- [WRITTEN TASK]:
Where a line below holds the string "Continue", copy that line.

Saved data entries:
*-*-*

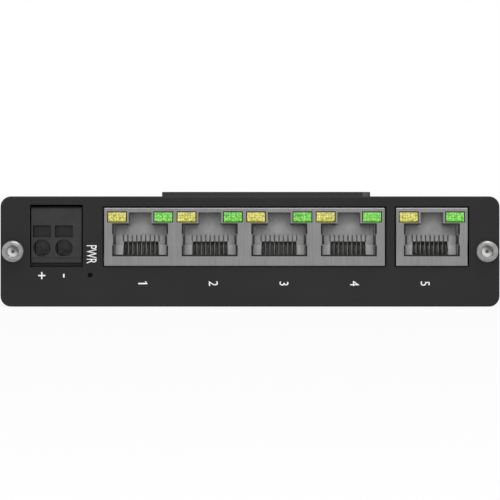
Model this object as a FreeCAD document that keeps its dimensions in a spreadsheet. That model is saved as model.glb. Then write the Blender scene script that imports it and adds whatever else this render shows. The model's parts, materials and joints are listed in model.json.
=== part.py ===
import FreeCAD, Part
import Sketcher
import math
import os
import re

# DIN rail ethernet switch: five shielded jacks and a pluggable power terminal in an extruded
# housing, with a folded bracket and a sprung latch for 35 mm rail on its back.
#
# Lengths are millimetres. X runs along the panels, Y is the depth and Z the thickness. Every piece is
# drawn from the front panel's face, so its local Y is the depth behind that face.

os.makedirs("parts", exist_ok=True)
doc = FreeCAD.newDocument("ethernet_switch")

DIMENSIONS = {
    # housing
    "case_width": 113.1,
    "case_thickness": 25.0,
    "corner_radius": 2.4,
    "panel_bevel": 0.25,
    "panel_thickness": 2.0,
    "shell_length": 65.0,
    "shell_wall": 1.5,
    "side_groove_pitch": 3.6,
    "side_groove_width": 1.4,
    "side_groove_depth": 0.6,
    "screw_spacing": 107.4,
    "screw_port_radius": 2.9,
    "screw_core_radius": 1.25,
    "screw_clearance_radius": 1.6,
    "screw_head_radius": 2.5,
    "screw_head_height": 1.9,
    "screw_head_top_radius": 1.6,
    "screw_radius": 1.2,
    "screw_length": 8.0,
    "screw_socket_width": 2.2,
    "screw_socket_depth": 1.1,
    # main board
    "board_width": 109.2,
    "board_front": 2.3,
    "board_length": 63.0,
    "board_bottom": 7.7,
    "board_thickness": 1.6,
    "board_notch": 7.0,
    "rail_rib_height": 1.4,
    "rail_rib_depth": 1.5,
    # jacks
    "port_pitch": 15.76,
    "bank_centre": -1.25,
    "bank_width": 63.7,
    "single_centre": 41.2,
    "single_width": 16.3,
    "jack_height": 13.1,
    "jack_proud": 0.4,
    "jack_depth": 22.0,
    "sheet": 0.3,
    "sheet_bend": 0.25,
    "panel_gap": 0.3,
    "mouth_width": 12.7,
    "mouth_low": 2.1,
    "mouth_high": 9.6,
    "mouth_recess": 0.4,
    "cavity_width": 11.9,
    "cavity_low": 2.45,
    "cavity_high": 9.3,
    "cavity_depth": 11.3,
    "keyway_width": 5.2,
    "keyway_high": 12.1,
    "carrier_play": 0.05,
    "carrier_step": 1.6,
    "lip_depth": 1.7,
    "throat_depth": 4.5,
    "light_near": 3.2,
    "light_far": 7.3,
    "light_low": 10.0,
    "light_high": 12.1,
    "light_length": 7.0,
    "lens_inset": 0.2,
    "light_play": 0.2,
    "lead_width": 0.45,
    "lead_spacing": 2.54,
    "lead_gap": 0.6,
    "body_back_gap": 1.4,
    "contact_pitch": 1.02,
    "contact_width": 0.34,
    "contact_thickness": 0.28,
    "contact_slot": 0.84,
    "comb_slot_depth": 3.0,
    "contact_tail": 19.6,
    "contact_run_height": 0.9,
    "contact_foot": 1.2,
    "contact_bend": 2.5,
    "contact_tip": 10.6,
    "contact_tip_height": 4.55,
    "comb_slot": 0.34,
    "comb_low": 5.5,
    "comb_high": 6.9,
    "spring_low": 4.8,
    "spring_high": 6.9,
    "spring_bulge": 0.8,
    "spring_crest": 1.7,
    "spring_end": 4.6,
    "spring_thickness": 0.2,
    "spring_notch": 0.3,
    "peg_front": 8.0,
    "peg_back": 17.0,
    "peg_width": 1.6,
    "slot_play": 0.15,
    "peg_length": 2.7,
    # power terminal
    "pole_spacing": 5.0,
    "pole_centre": -44.68,
    "plug_left": -49.55,
    "plug_right": -38.18,
    "plug_low": 9.95,
    "plug_high": 22.55,
    "plug_front": 0.5,
    "plug_face_length": 5.5,
    "plug_length": 18.0,
    "plug_step": 0.6,
    "plug_side_step": 0.3,
    "plug_bevel": 1.2,
    "plug_edge_radius": 0.6,
    "entry_radius": 1.98,
    "entry_height": 13.3,
    "entry_length": 2.6,
    "chamber_wall": 1.2,
    "chamber_width": 3.4,
    "chamber_drop": 2.0,
    "chamber_rise": 1.0,
    "clamp_width": 3.2,
    "clamp_sheet": 0.4,
    "clamp_play": 0.3,
    "clamp_reach": 1.6,
    "socket_width": 2.4,
    "socket_length": 7.2,
    "grip_length": 2.0,
    "pin_play": 0.2,
    "header_end_play": 0.1,
    "release_width": 4.0,
    "release_low": 15.7,
    "release_high": 18.4,
    "lever_recess": 2.2,
    "lever_play": 0.1,
    "lever_lug": 1.0,
    "header_wall": 0.8,
    "header_length": 14.5,
    "header_top": 22.8,
    "pin_width": 1.0,
    "pin_height": 16.3,
    "pin_stand_off": 2.2,
    "pin_entry": 2.2,
    "pin_tail": 1.0,
    "terminal_cut_left": -49.85,
    "terminal_cut_right": -37.86,
    "terminal_cut_low": 9.0,
    "terminal_cut_high": 23.1,
    "power_light_x": -36.23,
    "power_light_height": 7.15,
    "power_light_radius": 0.55,
    # rail bracket and latch
    "bracket_centre": 3.7,
    "bracket_width": 47.9,
    "bracket_sheet": 1.2,
    "bracket_front": 16.0,
    "bracket_bottom": 3.0,
    "bracket_corner": 1.5,
    "bracket_bend": 1.8,
    "latch_arm_left": -38.0,
    "latch_arm_low": 3.0,
    "latch_arm_high": 22.0,
    "rail_width": 35.0,
    "rail_play": 0.2,
    "rail_lip_gap": 1.5,
    "hook_width": 5.5,
    "hook_reach": 3.0,
    "hook_low": 4.5,
    "hook_spacing": 10.5,
    "hook_bevel": 0.8,
    "hook_tip": 0.6,
    "latch_gap": 0.1,
    "latch_thickness": 2.4,
    "latch_low": 4.5,
    "latch_width": 16.0,
    "latch_tab_end": -46.0,
    "latch_nose_reach": 2.2,
    "latch_nose_height": 2.6,
    "latch_nose_edge": 0.6,
    "latch_nose_flat": 1.2,
    "latch_shoulder": 1.0,
    "latch_corner": 1.5,
    "pull_slot_edge": 1.2,
    "pull_slot_width": 2.4,
    "pull_slot_length": 6.0,
    "latch_travel": 4.0,
    "rivet_height": 16.0,
    "rivet_right": -24.5,
    "rivet_spacing": 10.5,
    "rivet_radius": 1.3,
    "rivet_head_radius": 2.8,
    "rivet_head_height": 0.9,
    "rivet_play": 0.15,
    "slide_slot_width": 3.2,
    "spring_height": 8.5,
    "spring_left": -34.0,
    "spring_length": 12.0,
    "spring_radius": 1.35,
    "spring_wire": 0.45,
    "spring_turns": 7,
    "spring_offset": 1.0,
    "spring_window": 3.8,
    "spring_end_play": 0.1,
    "tongue_width": 3.0,
    "tongue_sheet": 0.8,
    "tongue_play": 1.1,
    # parts on the board
    "part_bevel": 0.2,
    "lead_thickness": 0.5,
    "chip_x": 2.0,
    "chip_depth": 48.0,
    "chip_size": 12.0,
    "chip_height": 1.4,
    "chip_lead_pitch": 1.6,
    "chip_lead_width": 0.5,
    "chip_lead_reach": 1.2,
    "transformer_left": -17.0,
    "transformer_middle": 14.5,
    "transformer_width": 15.0,
    "transformer_front": 25.0,
    "transformer_length": 8.5,
    "transformer_height": 6.0,
    "transformer_lead_pitch": 2.54,
    "crystal_x": 20.0,
    "crystal_length": 6.2,
    "crystal_depth": 48.0,
    "crystal_width": 4.7,
    "crystal_height": 3.4,
    "inductor_x": -28.0,
    "inductor_depth": 43.5,
    "inductor_size": 7.0,
    "inductor_height": 3.6,
    "inductor_corner": 1.2,
    "capacitor_x": -45.5,
    "capacitor_depth": 34.0,
    "capacitor_spacing": 12.0,
    "capacitor_radius": 4.0,
    "capacitor_height": 10.2,
    "capacitor_base": 0.9,
    "capacitor_base_size": 8.4,
    "fuse_x": -33.5,
    "fuse_depth": 30.0,
    "fuse_length": 6.1,
    "fuse_width": 2.6,
    "fuse_height": 2.6,
    "suppressor_x": -38.0,
    "suppressor_depth": 54.0,
    "suppressor_length": 4.6,
    "suppressor_width": 3.8,
    "suppressor_height": 2.3,
    "terminal_reach": 0.6,
    "terminal_share": 0.6,
    "light_chip_length": 1.4,
    "light_chip_width": 1.6,
    "light_chip_height": 1.1,
    "light_rod_front": 1.6,
    "light_rod_length": 3.0,
    # fasteners
    "bracket_screw_spacing": 13.4,
    "bracket_screw_height": 12.5,
    "bracket_screw_radius": 1.4,
    "bracket_screw_head_radius": 2.6,
    "bracket_screw_head_top_radius": 1.6,
    "bracket_screw_head_height": 1.3,
    "bracket_screw_socket_width": 2.0,
    "bracket_screw_socket_depth": 0.8,
    "bracket_screw_length": 3.6,
    "hole_play": 0.05,
    "earth_x": 41.0,
    "earth_radius": 1.9,
    "earth_head_radius": 3.8,
    "earth_head_height": 2.4,
    "earth_screw_length": 6.0,
    "earth_slot_depth": 1.1,
    "earth_slot_width": 1.0,
    "washer_thickness": 0.8,
    "washer_overhang": 0.7,
}

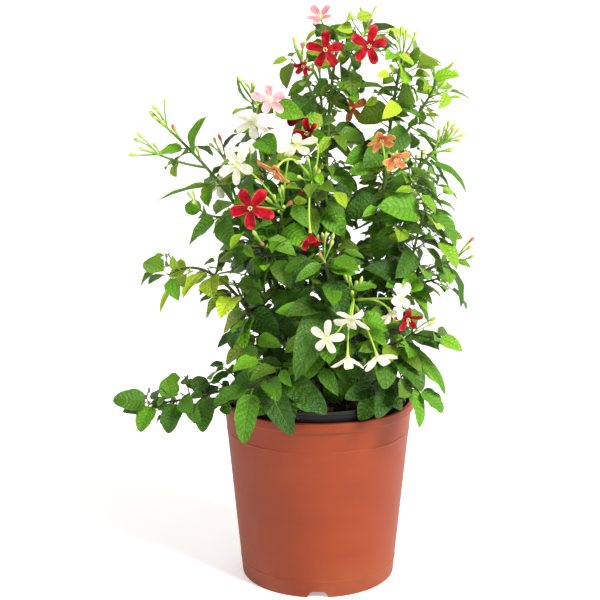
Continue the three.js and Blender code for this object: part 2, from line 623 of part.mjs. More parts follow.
function bloomSolid(spec, stalk, draw) {
  const { control, direction, look, face, mouth } = stalk;
  const size = spec.size;
  const curve = new THREE.QuadraticBezierCurve3(mouth, control, along(face, look, -tube.end));
  const fifth = (2 * Math.PI) / tube.sides;
  const spin = spec.spin === undefined ? (draw() * fifth) / 2 : THREE.MathUtils.degToRad(spec.spin);
  const side = across(look, up).applyAxisAngle(look, spin);
  const other = new THREE.Vector3().crossVectors(look, side);
  const points = [];
  const faces = [];
  const add = (ring) => ring.map((point) => points.push(point) - 1);
  const radial = (angle) => along(side.clone().multiplyScalar(Math.cos(angle)), other, Math.sin(angle));
  const rings = tube.radii.map((radius, i) => {
    const t = i / tube.radii.length;
    const axis = i ? curve.getTangent(t) : direction;
    return add(ringRound(curve.getPoint(t), axis, across(axis, side), radius, tube.sides));
  });
  const hub = petal.hub * Math.sqrt(size);
  const throat = add(Array.from({ length: tube.sides }, (_, i) => {
    return along(along(face, radial(i * fifth), hub), look, -tube.throat);
  }));
  cap(faces, [...rings[0]].reverse());
  [...rings, throat].reduce((below, above) => {
    bridge(faces, below, above);
    return above;
  });
  const notches = add(Array.from({ length: tube.sides }, (_, i) => {
    return along(face, radial((i - 0.5) * fifth), hub * 0.95);
  }));
  const ridges = add(Array.from({ length: tube.sides }, (_, i) => {
    return along(along(face, radial(i * fifth), hub), look, petal.halfThickness);
  }));
  const [centre] = add([along(face, look, petal.halfThickness)]);
  const open = THREE.MathUtils.degToRad(spec.open ?? petal.open);
  const loose = THREE.MathUtils.degToRad(Math.sin(open)); // the petals of an open flower stray most
  for (let i = 0; i < tube.sides; i++) {
    const next = (i + 1) % tube.sides;
    faces.push([centre, notches[i], ridges[i]], [centre, ridges[i], notches[next]]);
    faces.push([throat[(i + tube.sides - 1) % tube.sides], throat[i], notches[i]]);
    const angle = i * fifth + draw() * petalStray.turn * loose;
    const lean = Math.PI / 2 - open + draw() * petalStray.lean * loose;
    const length = petal.length * size * (1 + draw() * petalStray.length);
    const out = radial(angle);
    const sideways = radial(angle + Math.PI / 2);
    let middle = along(face, radial(i * fifth), hub);
    let reached = 0;
    let ring = [notches[i], throat[i], notches[next], ridges[i]];
    for (const [u, share] of petalStations.find(({ from }) => size >= from).stations) {
      const bend = lean - petal.curl * u;
      const way = out.clone().multiplyScalar(Math.cos(bend)).addScaledVector(look, Math.sin(bend));
      const normal = look.clone().multiplyScalar(Math.cos(bend)).addScaledVector(out, -Math.sin(bend));
      middle = along(middle, way, (u - reached) * length);
      reached = u;
      const half = (share * petal.width * size) / 2;
      const section = share
        ? [along(middle, sideways, -half), along(middle, normal, -petal.halfThickness),
          along(middle, sideways, half), along(middle, normal, petal.halfThickness)]
        : [middle];
      const added = add(section);
      bridge(faces, ring, added);
      ring = added;
    }
  }
  return body(points, faces);
}

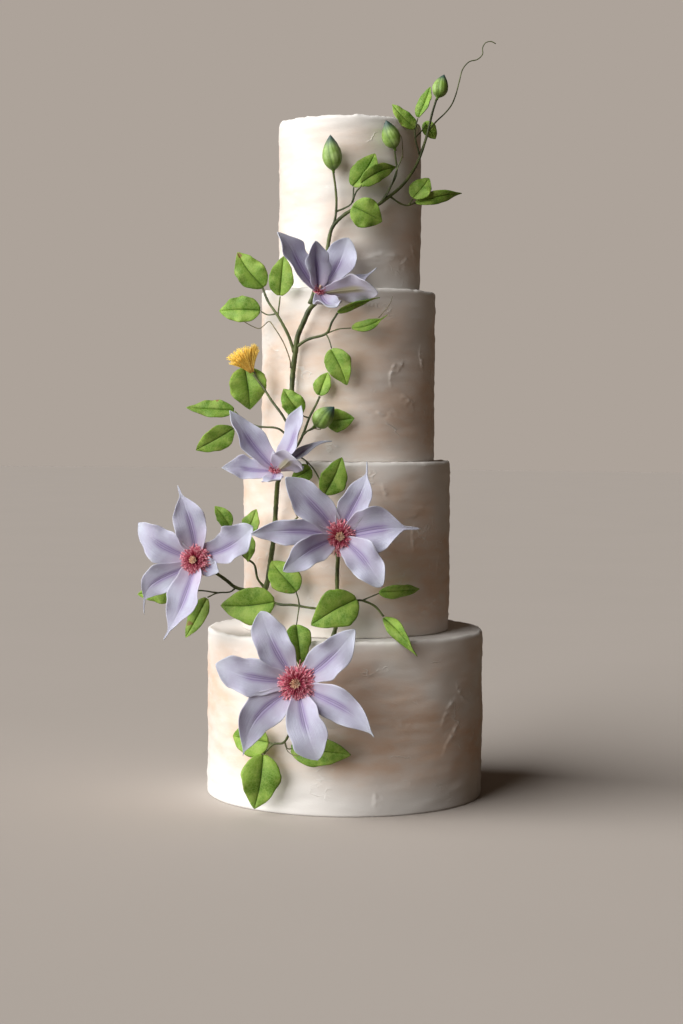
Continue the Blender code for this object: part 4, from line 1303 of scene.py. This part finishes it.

*-*-*

- [CORRECT ANSWER]:
Continue the three.js and Blender code for this object: part 2, from line 623 of part.mjs. More parts follow.
Continue the Blender code for this object: part 4, from line 1303 of scene.py. This part finishes it.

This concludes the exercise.